If we moved back to a landowner/stewardship system, then the middle class, by home ownership, would be within the voting system while renters would not be.

Adding to that, in a Spartan-centric view, those in the military, law enforcement, etc. then brings in a question of: what is and is not sacrifice in the way of government service? Is, say, someone working civil-side or in the non-military INTEL Community who is likely to be targeted by our enemies someone worthy of voting? Those individuals take up the burden of supporting the Nation, as a whole, and acknowledge that they are targets - is that any less worthy than being in the direct warfighting capacity?

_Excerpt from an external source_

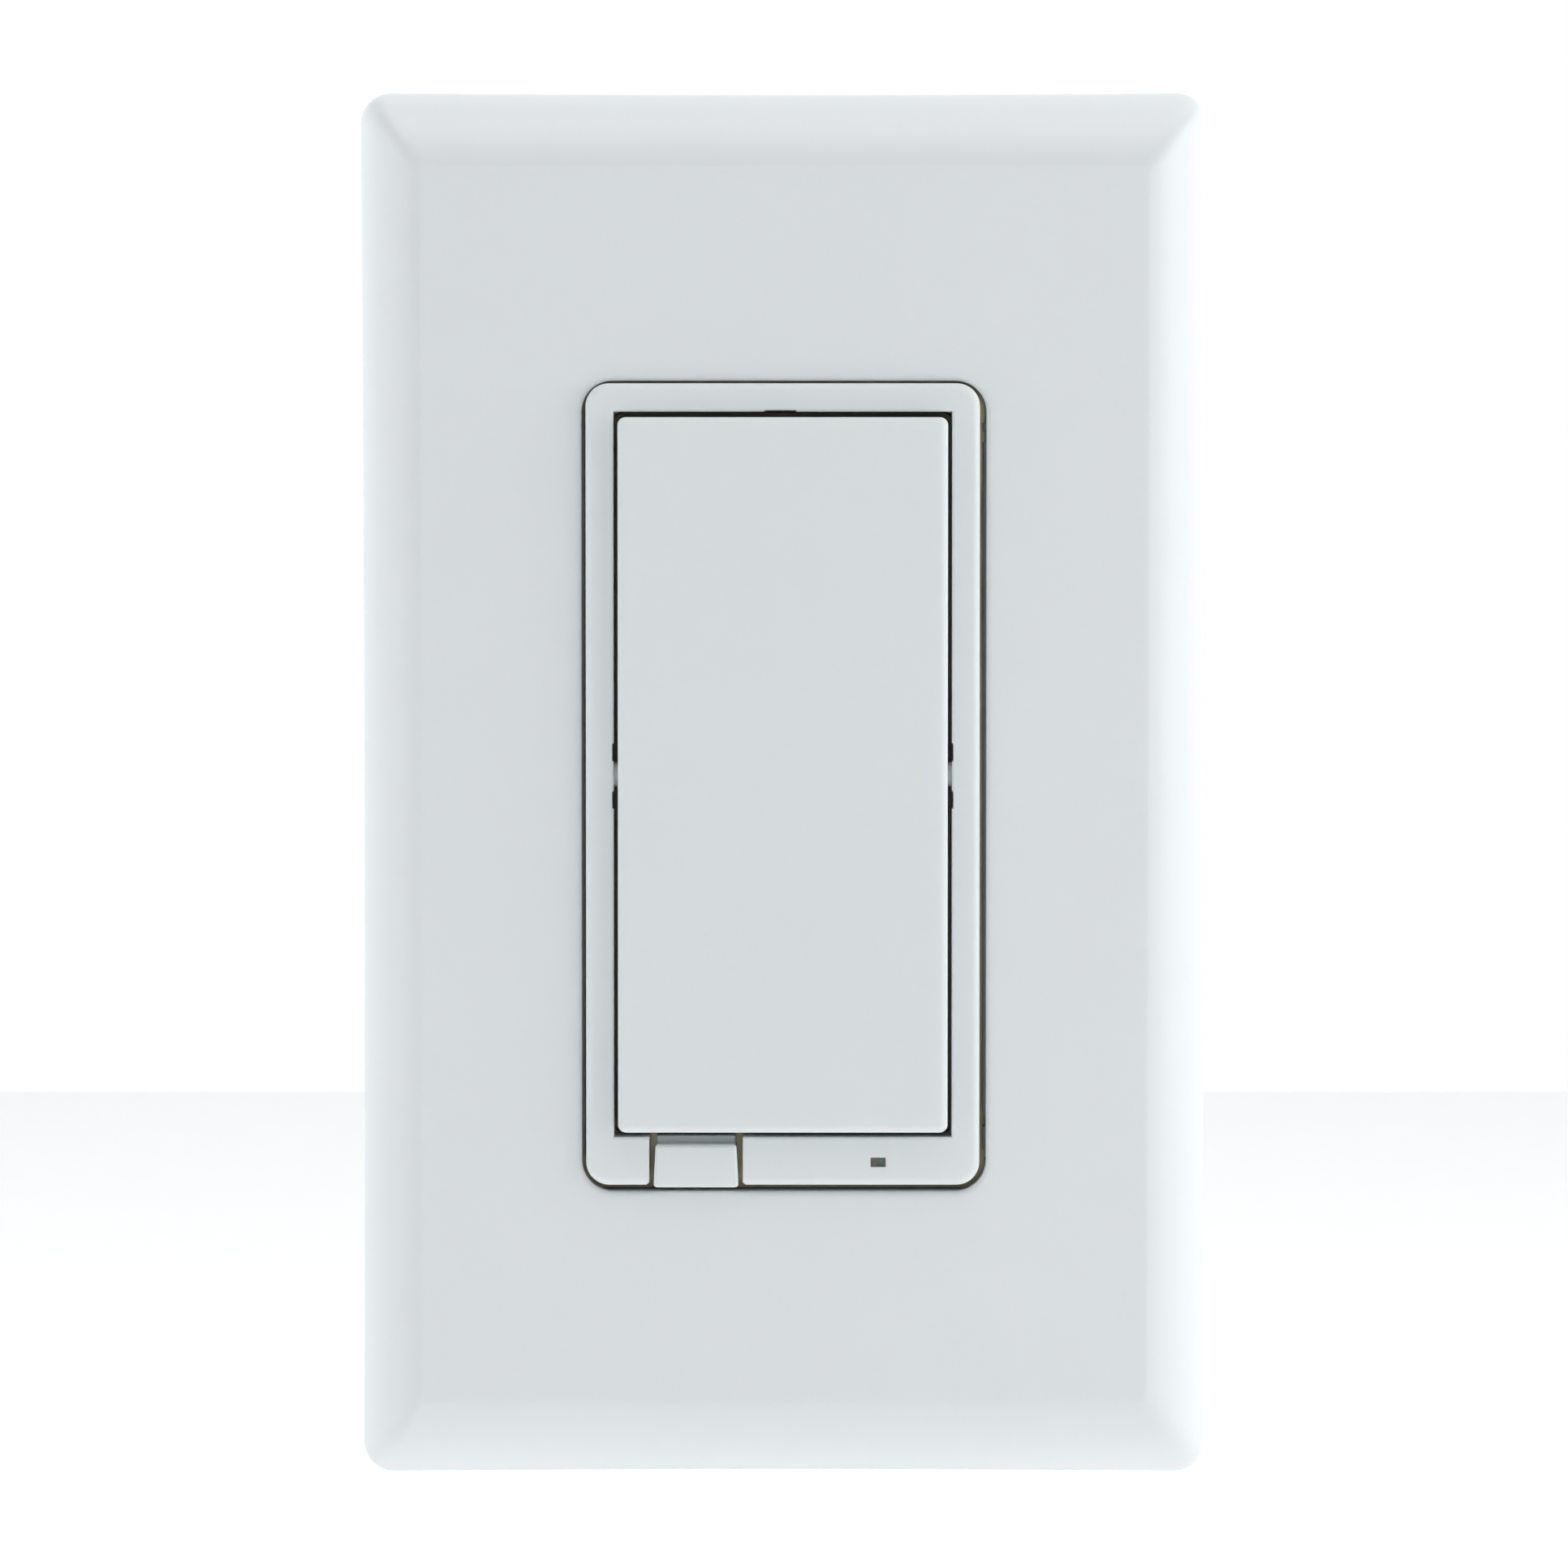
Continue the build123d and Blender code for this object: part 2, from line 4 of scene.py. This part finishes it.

Instead of restricting voting (either opt-in or out) the Anti-Federalists proposed districts that were small and were highly representative. At our modern 'Progressive' size Congress we get 1:500,000+ for representation while under a Max House we would have 1:30,000. Representative democracy was never put forward as fast, efficient, thorough-going... instead it is hard, rancorous, slow and tends to weed through bills as the numerous representatives cast a wary eye on each other. This argument is seen multiple times amongst the Anti-Federalists who see lack of representation as a major flaw in the system. I have no fears of a 9,000 member House with no staff: they have jobs to do and those are not sinecured positions as minor population changes between census periods will cause voting changes. Trying to control even 10% of that (900 members) is a monumental task... and yet that is what was seen as good government as it was so diffuse as to make concentration of power nearly impossible.

These were problems brought up during the 1787-91 period, in public, and that we don't know them or recognize the arguments is part of the great detriment of 'Progressive' schooling: to make you forget by not telling you what went before you.